- French poster
- Directed by: Ousmane Sembène
- Written by: Ousmane Sembène
- Starring: Robert Fontaine
- Cinematography: Michel Remaudeau
- Release date: July 1971;
- Running time: 103 minutes
- Countries: France Senegal
- Languages: Wolof French

= Emitaï =

1971 film

Emitaï (/fr/, name of a Diola deity) is a 1971 Senegalese drama film directed by Ousmane Sembène. Set during World War II, it depicts the attempted revolt of the Diola people in Senegal by hiding their crops from being harvested by the government of Vichy France, while later resisting the oppression of the forces of Free France as the war continues.

==Plot==

During World War II, the Vichy government conscripts men from France's colonies. A revolt breaks out in a Diola village where the women hide the rice crop harvest instead of submitting to the French tax. Diola leaders debate the best response to increasingly harsh French policies, and the situation becomes more urgent when the French and their colonial troops fire on Diola resisters. The Diola attempt to consult their gods, including the titular Emitaï, but the standoff with the French only intensifies. Soon, posters of Charles de Gaulle replace posters of Vichy's Marshal Pétain, reflecting the changing balance of power in French West Africa.
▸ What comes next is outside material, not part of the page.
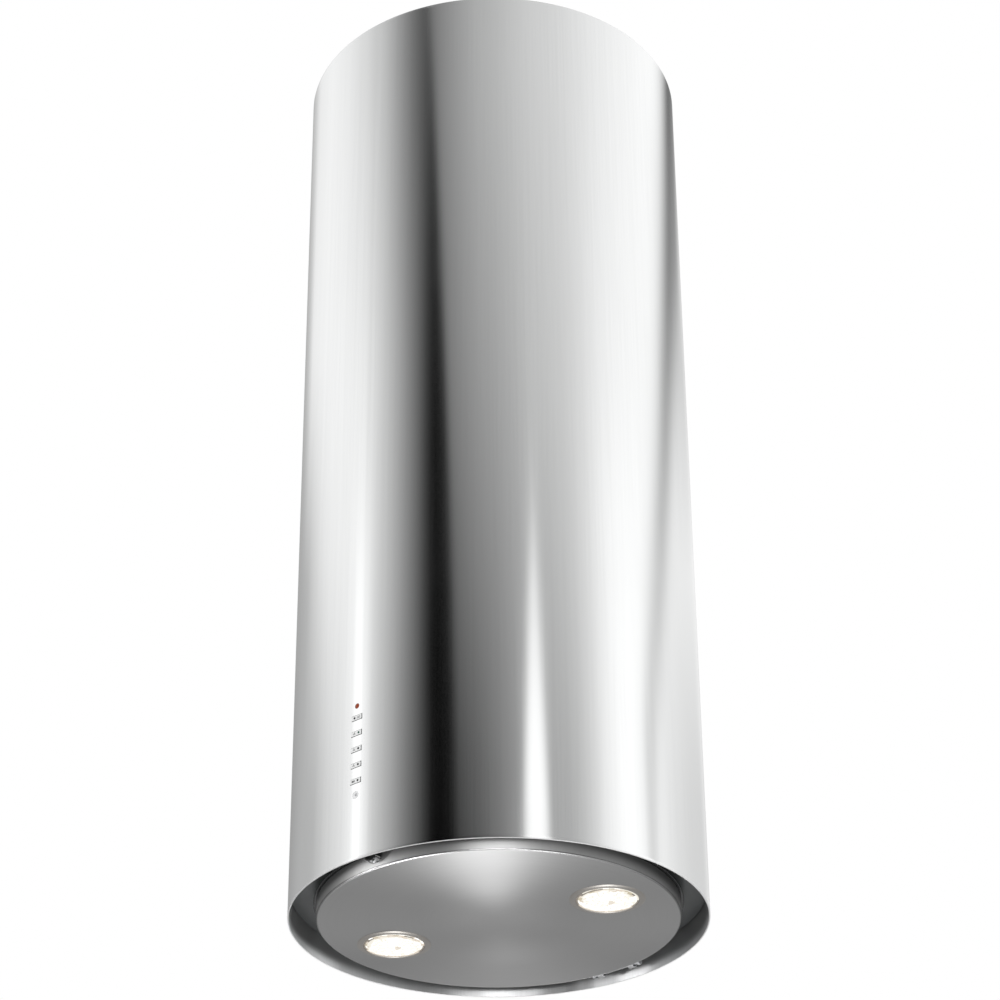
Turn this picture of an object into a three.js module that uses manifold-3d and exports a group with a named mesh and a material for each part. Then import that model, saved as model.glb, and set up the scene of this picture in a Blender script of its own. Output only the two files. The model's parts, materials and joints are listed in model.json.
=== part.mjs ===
// Island range hood: a brushed stainless cylinder that hangs from the ceiling over a hob.
// Air enters through the ring-shaped gap round the bottom panel, passes the grease filter, and is
// blown up through a 150 mm collar. Millimetres, +Z up. The origin is the centre of the ceiling
// plate's top face, the controls face -Y, and the panel's hinge is at the back, +Y.
import * as THREE from 'three';
import { mergeVertices } from 'three/addons/utils/BufferGeometryUtils.js';
import Module from 'manifold-3d';

const wasm = await Module();
wasm.setup();

// ---------------------------------------------------------------- driving dimensions
const HOOD_H = 890;            // ceiling to the bottom rim, closed up
const SHELL_R = 185;           // outer shell, outside
const SHELL_T = 1.2;
const SHELL_RI = SHELL_R - SHELL_T;
const BIG_SEG = 48;            // facets round the large rings
const TRAVEL = 275;            // how far the hood body can be lowered on its rails

const PLATE_R = 181;           // ceiling plate
const PLATE_T = 2;
const PLATE_RIM = 20;          // depth of its turned-down rim
const DUCT_HOLE_R = 80;
const FIX_HOLE_R = 4.5;        // four ceiling screw holes
const FIX_HALF = 92;           // at the corners of a 184 mm square

const SLEEVE_R = 182.4;        // upper sleeve, nested inside the shell
const SLEEVE_T = 1.0;
const SLEEVE_L = 335;

const RAIL_C = 124;            // outer corner of the upper angle rails
const RAIL_LEG = 24;
const RAIL_T = 2;
const INNER_C = 121.5;         // outer corner of the lower angle rails
const INNER_LEG = 22;
const CLAMP_X = 112;           // clamp screw position along the leg
const CLAMP_Z = -320;
const CLAMP_R = 2.5;

const INTAKE_H = 25;           // underside of the intake plate above the rim
const INTAKE_T = 1.2;
const FILTER_R = 150;          // opening for the grease filter

const PANEL_R = 160;           // bottom panel
const PANEL_WALL = 14.6;
const PANEL_T = 1.0;
const TRIM_R = 162.6;

const LAMP_R = 106.6;          // lamps' distance from the centre
const LAMP_TURN = 12;          // degrees that the pair of lamps is turned from the X axis

const HINGE_Y = 165;           // hinge axis of the panel
const HINGE_H = 5;
const HOOK_X = 17.7;

const BUTTON_H = [131.7, 116.9, 101.9, 87.0, 72.2];   // buttons, heights above the rim
const BUTTON_W = 11.6;
const BUTTON_TALL = 4.4;
const CATCH_X = 3.5;                 // knob and its clip sit a little to the right of the buttons
const LED_H = 142.8;
const RECEIVER_H = 59.3;

const FAN_Y = -52;             // fan axis, parallel to X
const FAN_H = 175;
const FAN_R = 72;
const SCROLL_HALF = 60;        // half the inside width of the scroll
const NECK_HALF = 60;          // half the inside depth of the outlet neck
const SHELF_H = 330;

const COLLAR_R = 74.5;         // spigot that a 150 mm duct slides over
const COLLAR_T = 1.5;
const COLLAR_H = 50;
const FLAP_H = SHELF_H + 18;   // damper pin's height above the rim

const up = (h) => h - HOOD_H;  // height above the rim to Z
const rad = THREE.MathUtils.degToRad;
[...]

This sudden political shift, however, does not change the situation at the village level, and colonial forces ultimately carry out a massacre of the Diola men.

==Cast==
- Mbissine Thérèse Diop
- Andongo Diabon
- Michel Renaudeau as Lieutenant
- Robert Fontaine as Commandant
- Ousmane Camara
- Ibou Camara
- Abdoulaye Diallo
- Alphonse Diatta
- Pierre Blanchard as Colonel
- Cherif Tamba
- Fode Cambay
- Etienne Mané
- Joseph Diatta
- Dji Niassabaron
- Antio Bassene

== Title ==
Emitai derives its name from a Senegalese god, "who represents the passage from one stage of life to a new and better one".

==Release==
Emitai was released in Senegal in 1971, and in 1972 in the United States. It was censored for five years in French-speaking Africa. The film was entered into the 7th Moscow International Film Festival where it won a Silver Prize.

==Reception==
In his Family Guide to Movies on Video, Henry Herx wrote that "much of the story is told solely through its expressive images, and these visuals are the great strength of the movie". Metacritic, which uses a weighted average, assigned the film a score of 78 out of 100, based on 6 critics, indicating "generally favorable" reviews.